Exercise instructions: Only the lines from the one with "0.0, dome_top_z()), body_axis)" through the one with "obj.matrix_parent_inverse = Matrix.Identity(4)" are to be restated, word for word, with both of them included.

---------- Data excerpt ----------

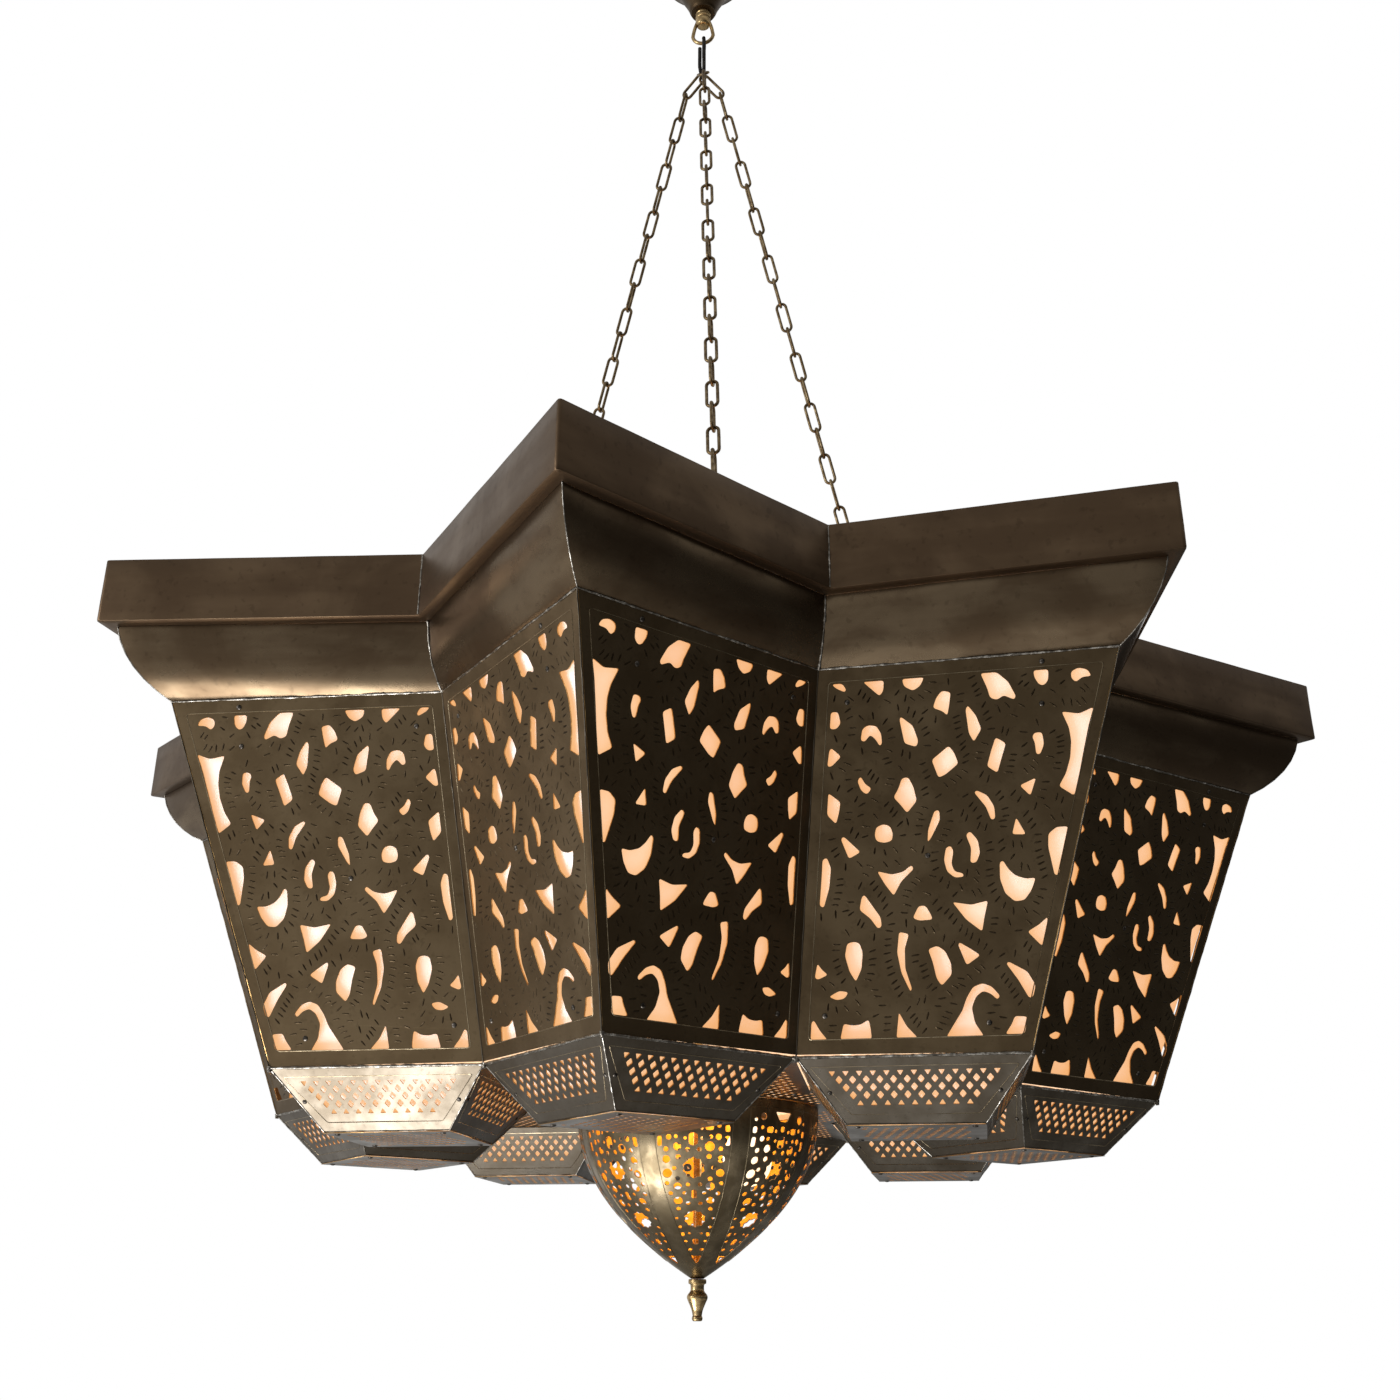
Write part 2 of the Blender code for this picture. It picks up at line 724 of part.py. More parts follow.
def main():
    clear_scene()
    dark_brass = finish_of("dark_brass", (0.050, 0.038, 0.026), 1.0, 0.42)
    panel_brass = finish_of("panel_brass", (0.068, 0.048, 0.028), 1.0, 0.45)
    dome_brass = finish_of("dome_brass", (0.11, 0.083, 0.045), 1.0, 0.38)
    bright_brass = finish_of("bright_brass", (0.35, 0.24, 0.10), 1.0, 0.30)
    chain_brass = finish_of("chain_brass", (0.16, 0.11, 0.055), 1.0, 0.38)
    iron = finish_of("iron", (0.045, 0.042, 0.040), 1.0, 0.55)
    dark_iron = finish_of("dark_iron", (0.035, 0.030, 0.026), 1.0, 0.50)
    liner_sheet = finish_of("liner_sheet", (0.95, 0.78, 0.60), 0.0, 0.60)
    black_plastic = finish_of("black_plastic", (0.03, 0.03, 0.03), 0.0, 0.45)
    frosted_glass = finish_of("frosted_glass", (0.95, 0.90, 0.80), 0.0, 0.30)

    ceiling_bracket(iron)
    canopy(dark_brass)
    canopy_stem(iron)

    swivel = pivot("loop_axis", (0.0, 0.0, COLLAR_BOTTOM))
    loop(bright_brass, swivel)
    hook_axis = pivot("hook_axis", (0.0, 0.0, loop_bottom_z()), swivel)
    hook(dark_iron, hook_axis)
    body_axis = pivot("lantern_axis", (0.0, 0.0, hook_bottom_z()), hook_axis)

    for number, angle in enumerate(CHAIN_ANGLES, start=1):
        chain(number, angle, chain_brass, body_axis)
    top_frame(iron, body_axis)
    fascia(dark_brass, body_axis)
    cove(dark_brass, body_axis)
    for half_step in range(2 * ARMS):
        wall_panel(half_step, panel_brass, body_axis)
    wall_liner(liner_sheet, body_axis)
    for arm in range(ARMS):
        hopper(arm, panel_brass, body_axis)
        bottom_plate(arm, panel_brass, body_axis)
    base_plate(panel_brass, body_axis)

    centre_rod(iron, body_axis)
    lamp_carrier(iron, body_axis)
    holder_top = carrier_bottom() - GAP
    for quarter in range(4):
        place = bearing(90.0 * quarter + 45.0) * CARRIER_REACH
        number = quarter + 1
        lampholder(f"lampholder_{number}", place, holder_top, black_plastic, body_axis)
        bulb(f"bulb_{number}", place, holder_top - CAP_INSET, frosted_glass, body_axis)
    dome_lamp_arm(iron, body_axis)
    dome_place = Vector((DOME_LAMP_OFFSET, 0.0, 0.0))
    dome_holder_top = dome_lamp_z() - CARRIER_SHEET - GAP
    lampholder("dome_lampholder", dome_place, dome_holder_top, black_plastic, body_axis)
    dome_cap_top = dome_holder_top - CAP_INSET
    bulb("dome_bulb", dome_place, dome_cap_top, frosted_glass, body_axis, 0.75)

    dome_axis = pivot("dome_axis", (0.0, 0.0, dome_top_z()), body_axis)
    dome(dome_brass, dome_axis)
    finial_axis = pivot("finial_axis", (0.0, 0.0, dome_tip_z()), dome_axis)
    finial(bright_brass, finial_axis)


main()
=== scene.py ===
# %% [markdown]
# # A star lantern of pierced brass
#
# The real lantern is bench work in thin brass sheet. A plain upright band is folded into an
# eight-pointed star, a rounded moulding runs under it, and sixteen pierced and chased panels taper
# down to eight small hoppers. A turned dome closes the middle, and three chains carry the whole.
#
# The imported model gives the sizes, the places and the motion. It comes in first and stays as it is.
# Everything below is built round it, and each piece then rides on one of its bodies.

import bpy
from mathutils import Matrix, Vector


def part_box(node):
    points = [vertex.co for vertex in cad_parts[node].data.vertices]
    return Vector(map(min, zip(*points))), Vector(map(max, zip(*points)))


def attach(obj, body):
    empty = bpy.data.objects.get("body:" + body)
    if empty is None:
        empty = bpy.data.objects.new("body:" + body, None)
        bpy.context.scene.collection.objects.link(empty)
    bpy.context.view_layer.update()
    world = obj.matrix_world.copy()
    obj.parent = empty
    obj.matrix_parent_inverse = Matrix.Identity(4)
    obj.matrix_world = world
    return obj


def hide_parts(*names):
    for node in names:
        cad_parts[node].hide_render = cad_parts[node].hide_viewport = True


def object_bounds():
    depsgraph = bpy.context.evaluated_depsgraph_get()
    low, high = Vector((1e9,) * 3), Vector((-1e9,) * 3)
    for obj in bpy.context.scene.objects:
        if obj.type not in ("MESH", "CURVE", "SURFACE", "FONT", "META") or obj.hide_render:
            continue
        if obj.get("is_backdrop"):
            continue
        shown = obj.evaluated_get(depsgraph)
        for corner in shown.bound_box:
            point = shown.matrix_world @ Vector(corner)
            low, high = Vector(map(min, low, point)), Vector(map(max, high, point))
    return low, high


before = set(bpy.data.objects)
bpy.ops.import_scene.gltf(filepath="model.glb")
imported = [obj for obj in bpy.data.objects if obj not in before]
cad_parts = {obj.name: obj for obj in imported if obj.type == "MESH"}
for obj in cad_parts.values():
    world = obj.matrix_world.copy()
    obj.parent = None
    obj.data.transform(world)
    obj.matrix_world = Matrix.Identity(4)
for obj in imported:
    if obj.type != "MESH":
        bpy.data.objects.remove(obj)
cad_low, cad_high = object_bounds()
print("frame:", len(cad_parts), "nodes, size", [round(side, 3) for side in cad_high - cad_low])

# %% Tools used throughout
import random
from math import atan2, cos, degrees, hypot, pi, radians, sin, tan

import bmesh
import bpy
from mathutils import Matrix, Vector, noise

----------

Finished exercise:
    dome_axis = pivot("dome_axis", (0.0, 0.0, dome_top_z()), body_axis)
    dome(dome_brass, dome_axis)
    finial_axis = pivot("finial_axis", (0.0, 0.0, dome_tip_z()), dome_axis)
    finial(bright_brass, finial_axis)


main()
=== scene.py ===
# %% [markdown]
# # A star lantern of pierced brass
#
# The real lantern is bench work in thin brass sheet. A plain upright band is folded into an
# eight-pointed star, a rounded moulding runs under it, and sixteen pierced and chased panels taper
# down to eight small hoppers. A turned dome closes the middle, and three chains carry the whole.
#
# The imported model gives the sizes, the places and the motion. It comes in first and stays as it is.
# Everything below is built round it, and each piece then rides on one of its bodies.

import bpy
from mathutils import Matrix, Vector


def part_box(node):
    points = [vertex.co for vertex in cad_parts[node].data.vertices]
    return Vector(map(min, zip(*points))), Vector(map(max, zip(*points)))


def attach(obj, body):
    empty = bpy.data.objects.get("body:" + body)
    if empty is None:
        empty = bpy.data.objects.new("body:" + body, None)
        bpy.context.scene.collection.objects.link(empty)
    bpy.context.view_layer.update()
    world = obj.matrix_world.copy()
    obj.parent = empty
    obj.matrix_parent_inverse = Matrix.Identity(4)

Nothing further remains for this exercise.